Detection of the Electron Spin Resonance of Two-Dimensional Electrons at Large Wave Vectors

We have investigated the electron spin resonance at nonzero wave vector in GaAs single quantum wells by combining the virtues of high frequency surface acoustic wave generation to produce excitations with large wave numbers with a sensitive optical scheme to detect resonant absorption. The observed large deviations from the single particle Zeeman energy are attributed to the exchange interaction.
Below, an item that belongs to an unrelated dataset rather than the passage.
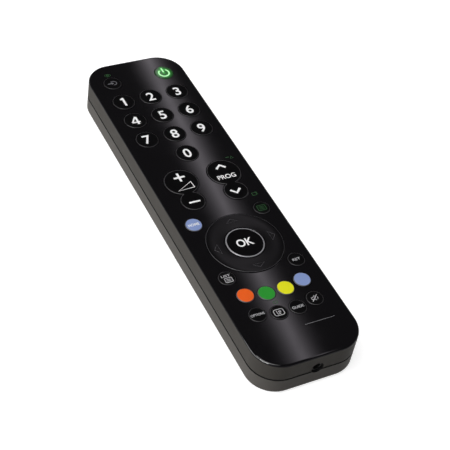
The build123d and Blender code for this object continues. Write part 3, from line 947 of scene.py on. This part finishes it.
class REMOTE_OT_navigation(bpy.types.Operator):
    """Make the navigation ring and the key in its middle"""

    bl_idname = "remote.navigation"
    bl_label = "Navigation keys"

    def execute(self, context):
        top = KEY_TOP - sizes().print_height
        self.ring(top, sizes().key_round)
        self.middle_key(top, sizes().key_round)
        return {"FINISHED"}

    def ring(self, top, round_r):
        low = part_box("key_nav_ring")[0][2]
        wall = NAV_R - 0.9 * MM
        lip_top = low + 0.5 * MM
        ring_low = PLATE_LOW - RING_DEEP
        rim = sizes().rim_width
        dish = sizes().ring_dish
        slope = [(round_r * 1.5, 1), (1.5 * MM, 0.97), (3.2 * MM, 0.8), (4.9 * MM, 0.45), (6.4 * MM, 0.12)]
        profile = [(NAV_HOLE_R, ring_low), (NAV_HOLE_R, top - dish)]
        profile += [(NAV_HOLE_R + out, top - dish * share) for out, share in slope]
        profile += [
            (NAV_R - rim - round_r * 1.2, top), (NAV_R - round_r * 1.2, top), (NAV_R, top),
            (NAV_R, lip_top), (NAV_R + NAV_LIP, lip_top), (NAV_R + NAV_LIP, low),
            (wall, low), (wall, ring_low), (NAV_HOLE_R, ring_low),
        ]
        bm = bmesh.new()
        spin_round(bm, profile, 0, NAV_Y, RING_STEPS)
        edges = ring_edges(bm, 0, NAV_Y, NAV_R, top) + ring_edges(bm, 0, NAV_Y, NAV_HOLE_R, top - dish)
        round_edges(bm, edges, round_r)
        outer = NAV_R - sizes().rim_inset
        paint_ring(bm, 0, NAV_Y, outer - rim, outer, top - round_r / 2)
        draw(bm, (0, 0, top - dish * 0.15), KEY_SIGNS["key_nav_ring"])
        tint = colours().ring
        add_piece(bm, "navigation_ring", "key_nav_ring", [
            moulded("ring_satin", tint, 0.08, grain=0.18, depth=0.0003, sway=0.01, tone=0.06, gloss=0.11),
            moulded("ring_outline", (0.045, 0.044, 0.048), 0.4),
            moulded("ring_arrows", (0.05, 0.048, 0.054), 0.5),
        ])

    def middle_key(self, top, round_r):
        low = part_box("key_ok")[0][2]
        lip = OK_R + OK_LIP
        band = OK_R - sizes().ok_line
        bm = bmesh.new()
        spin_round(bm, [
            (0, top), (band - round_r, top), (band, top), (OK_R - round_r, top), (OK_R, top),
            (OK_R, low + 0.4 * MM), (lip, low + 0.4 * MM), (lip, low), (0, low),
        ], 0, NAV_Y, 128)
        round_edges(bm, ring_edges(bm, 0, NAV_Y, OK_R, top), round_r)
        paint_ring(bm, 0, NAV_Y, band, OK_R + round_r, top - round_r / 2)
        draw(bm, (0, 0, top), KEY_SIGNS["key_ok"])
        finishes = black_key_finishes()
        finishes[1] = moulded("ok_line", (0.36, 0.36, 0.38), 0.3, metal=0.3)
        add_piece(bm, "middle_key", "key_ok", finishes)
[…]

The enhancement of the electronic $g^{*}$ factor is, however, substantially smaller compared with theoretical predictions for spin waves when adopting a bare Coulomb interaction potential.

Figure 1

Polarization resolved luminescence spectra (top trace, ${\sigma }^{-}$; middle trace, ${\sigma }^{+}$) for $n_s=8.8\times {10}^{10}{\mathrm{cm}}^{-2}$, $B=1.3\mathrm{T}$ ($\nu =2.8$), and a temperature $T=0.4\mathrm{K}$. The bottom curve shows the unpolarized differential luminescence spectrum in the presence of 18 GHz SAWs. For the chosen density and $B$ field, resonant absorption takes place. The input power at one of the transducers is 1 mW.

Figure 2

Magnetic field dependence of the SAW absorption for 18, 12, and 9 GHz at the low density of $3\times {10}^9{\mathrm{cm}}^{-2}$. The input power at the transducer is approximately 1 mW for all frequencies. The extracted resonance positions agree well with those expected from the bare Zeeman energy (dashed line).

Figure 3

Dependence of the SAW-absorption spectrum on electron density measured for a fixed SAW frequency of 18 GHz.

Figure 4

Position of the electron spin resonances in the $B$ field vs $n_s$ plane for a SAW frequency of 18 GHz. The dashed line is the expected resonance position in the absence of exchange. Solid symbols are data points extracted from the absorption curves in Fig. 3.

Figure 5

Effective “$g^{*}$ factor” of the spin wave, $g^{*}=h\Omega /{\mu }_{B}B$ determined experimentally for 18 GHz and 12 GHz surface acoustic waves (square and circles) and theoretically using the bare Coulomb interaction (solid lines) and the 2D screened interaction (dotted lines). The blue color refers to the 12 GHz results, and red to the 18 GHz data.